La prostitution des mineurs est un phénomène "tristement banal", constate lundi 15 septembre sur franceinfo, Lucile Rozane, présidente de l’association Équipes d’action contre le proxénétisme (EACP). La cour d’assises des mineurs du Val-d’Oise juge à partir de lundi un réseau de sept jeunes proxénètes, dont un collégien, accusés d’avoir forcé plusieurs jeunes filles de 13 et 14 ans à se prostituer entre 2020 et 2021 à Pontoise.

Les adolescentes, considérées comme des proies faciles, étaient placées en foyer. "Il y a souvent un proxénétisme de proximité qui se développe, et les jeunes filles, qui sont exploitées sexuellement, sont choisies parmi les plus vulnérables", explique Lucile Rozane.

La plus jeune, âgée de 13 ans, a réalisé 40 "prestations sexuelles" en moins d’un mois, des faits considérés en droit comme des viols, la victime étant âgée de moins de 15 ans. Loin des mafias ou des gangs, de jeunes mineurs "finissent par constituer des micro-réseaux. Malheureusement, ça devient tristement banal", ajoute-t-elle.

Des jeunes "complètement sous emprise"

Selon les estimations, sur les 20 000 mineurs touchés par la prostitution, la moitié sont hébergés par l’aide sociale à l’enfance ou en foyer ou en maison d’enfants à caractère social (MECS). "C’est très fréquent que ce soit des jeunes en fugue qui parfois retournent dans les structures, retournent dans leur famille, puis repartent vers les exploiteurs, tout simplement parce qu’elles sont complètement sous emprise", explique Lucile Rozane.

Ce phénomène a explosé en 2016. "Il y a eu une conjonction entre cette augmentation et la baisse de l’âge des victimes", souligne Lucile Rozane. D’après l’Office central de la répression de la traite des êtres humains (OCRTEH), environ 35 000 à 40 000 annonces de prostitution sont diffusées chaque jour sur des sites spécialisés.

"99% des clients sont des hommes.
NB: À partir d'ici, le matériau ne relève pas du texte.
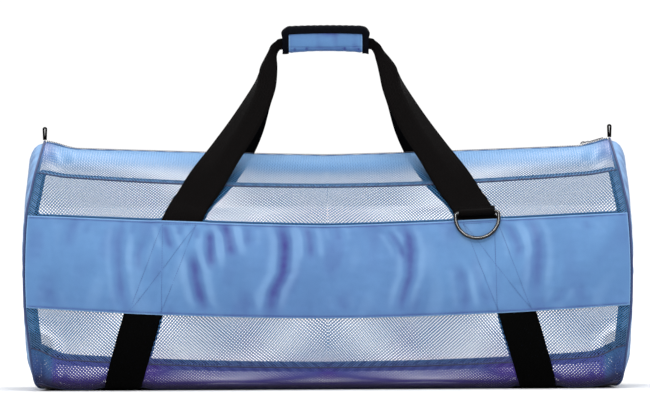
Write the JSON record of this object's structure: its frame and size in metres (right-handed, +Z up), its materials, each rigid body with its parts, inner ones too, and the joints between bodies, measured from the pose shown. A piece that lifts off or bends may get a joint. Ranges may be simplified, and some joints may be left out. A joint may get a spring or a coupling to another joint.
{
  "type": "mesh duffel bag",
  "caption": "Long soft mesh duffel for wet gear, with solid band, base and ends, webbing straps that meet in a padded handle, a zipped top and a D-ring.",
  "frame": {"origin": "middle of the bag's outline on the floor it stands on", "axes": "+X along the bag's length, towards the end nearer the D-ring; +Z up; the front with the D-ring faces -Y"},
  "size_m": [0.864, 0.364, 0.5138],
  "materials": {
    "mesh": "open knitted net, light blue over dark blue yarn",
    "nylon": "coated woven nylon, slight sheen",
    "piping": "dark blue bound cord",
    "webbing": "matte black woven webbing",
    "zip": "black zip tape with a coil chain",
    "metal": "glossy black-nickel plating"
  },
  "bodies": {
    "bag": {"mesh_front": "mesh", "mesh_top_front": "mesh", "mesh_lower_front": "mesh", "band_front": "nylon", "seam_tape_front": "webbing", "mesh_back": "mesh", "mesh_top_back": "mesh", "mesh_lower_back": "mesh", "band_back": "nylon", "seam_tape_back": "webbing", "base_panel": "nylon", "end_panel_left": "nylon", "piping_left": "piping", "end_loop_left": "webbing", "strap_left": "webbing", "end_panel_right": "nylon", "piping_right": "piping", "end_loop_right": "webbing", "strap_right": "webbing", "zip_strip": "zip", "zip_slider": "metal", "handle_wrap": "nylon", "handle_binding": "webbing", "dring_loop": "webbing"},
    "ring": {"d_ring": "metal"}
  },
  "joints": [
    {"name": "ring_hinge", "type": "hinge", "parent": "bag", "child": "ring", "pos_m": [0.20998, -0.16349, 0.24876], "axis": [-0.9986, 0, -0.0523], "range_deg": [0, 165]}
  ]
}
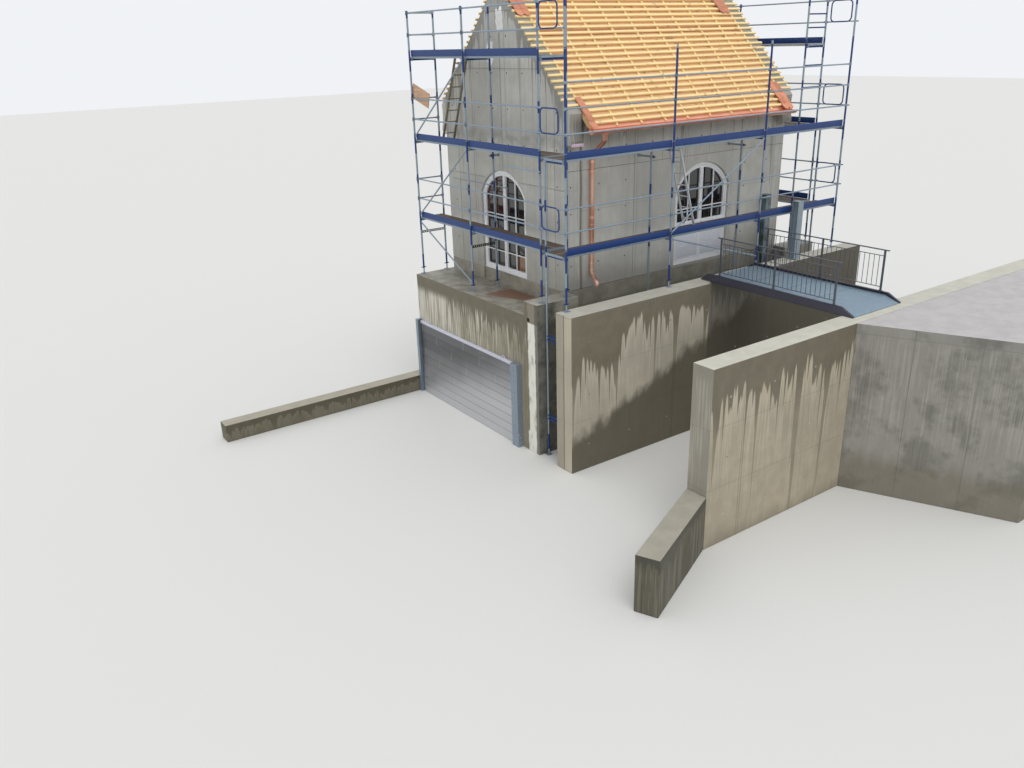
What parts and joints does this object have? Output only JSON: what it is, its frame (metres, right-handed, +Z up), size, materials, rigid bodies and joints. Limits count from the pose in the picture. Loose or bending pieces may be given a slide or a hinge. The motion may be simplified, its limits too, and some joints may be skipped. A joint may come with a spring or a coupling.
{
  "type": "screw turbine powerhouse under construction",
  "caption": "Gabled concrete powerhouse for a hidden water screw, under construction, with channel walls, stop-log wall, footbridge and scaffold.",
  "frame": {"origin": "centre of the whole part's box at its base, the low water line", "axes": "+Z up, +X upstream along the house, +Y from the side channel towards the far bank"},
  "size_m": [17.48, 14.3462, 10.4917],
  "materials": {
    "concrete": "rough, damp, streaked",
    "pale_concrete": "rough, board marked",
    "aluminium": "brushed",
    "white_wood": "white gloss paint",
    "window_glass": "clear over a dark room",
    "roof_timber": "raw sawn",
    "copper": "new copper sheet",
    "clay": "matt fired clay",
    "dark_steel": "dark grey paint",
    "pale_steel": "pale blue grey",
    "galvanised": "dull galvanised",
    "blue_steel": "blue paint"
  },
  "bodies": {
    "root": {"substructure": "concrete", "guide_wall": "concrete", "weir_wall": "concrete", "bank_abutment": "concrete", "wing_wall": "concrete", "bank_kerb": "concrete", "stop_logs": "aluminium", "stop_log_post_pier": "aluminium", "stop_log_post_bank": "aluminium", "gable_front": "pale_concrete", "gable_back": "pale_concrete", "long_wall_channel": "pale_concrete", "long_wall_bank": "pale_concrete", "window_front_frame": "white_wood", "window_front_glass": "window_glass", "window_back_frame": "white_wood", "window_back_glass": "window_glass", "door_frame": "white_wood", "door_glass": "window_glass", "roof_channel": "roof_timber", "roof_bank": "roof_timber", "gutter_channel": "copper", "gutter_bank": "copper", "downpipe_channel": "copper", "downpipe_bank": "copper", "eaves_tiles_front": "clay", "eaves_tiles_back": "clay", "bridge_girder_outlet": "dark_steel", "bridge_girder_inlet": "dark_steel", "bridge_deck": "pale_steel", "bridge_rail_outlet": "dark_steel", "bridge_rail_inlet": "dark_steel", "gate_post_wall": "galvanised", "gate_post_house": "galvanised", "scaffold_front_row": "blue_steel", "scaffold_back_row": "blue_steel", "scaffold_side_row": "blue_steel", "scaffold_front_deck_1": "blue_steel", "scaffold_front_deck_2": "blue_steel", "scaffold_front_deck_3": "blue_steel", "scaffold_back_deck_1": "blue_steel", "scaffold_back_deck_2": "blue_steel", "scaffold_back_deck_3": "blue_steel", "scaffold_side_deck_1": "blue_steel", "scaffold_side_deck_2": "blue_steel", "scaffold_front_inner_1": "galvanised", "scaffold_front_inner_2": "galvanised", "scaffold_front_inner_3": "galvanised", "scaffold_back_inner_1": "galvanised", "scaffold_back_inner_2": "galvanised", "scaffold_back_inner_3": "galvanised", "scaffold_side_inner_1": "galvanised", "scaffold_side_inner_2": "galvanised", "scaffold_side_inner_3": "galvanised", "scaffold_side_inner_4": "galvanised"}
  },
  "joints": []
}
Ils savent que ce sont des mineurs, tout simplement parce que le prix est un peu plus élevé que pour les majeurs."

Lucile Rozane, présidente de l’association Équipes d’action contre le proxénétisme

à franceinfo

Lucile Rozane déplore que "les clients ne soient pas suffisamment attrapés". Quand ils le sont, "les peines sont assez symboliques". Même constat pour les proxénètes : "Parfois on est étonné de la faiblesse des peines qui sont prononcées." Elle alerte aussi sur le phénomène de "contamination" lorsqu’une jeune fille est réintégrée dans un foyer. "Elle est encore sous emprise. Le proxénète va lui dire : 'Essaye de me ramener des copines.' Il y a une contamination qui s’effectue", explique-t-elle. Elle appelle à plus de fermeté et de moyens : "Il faudrait prendre des mesures beaucoup plus fortes pour les jeunes filles qui ont été sous emprise, avec probablement une prise en charge psychologique très lourde qu’elles n’acceptent pas toujours initialement, et peut-être des structures adaptées pour elles."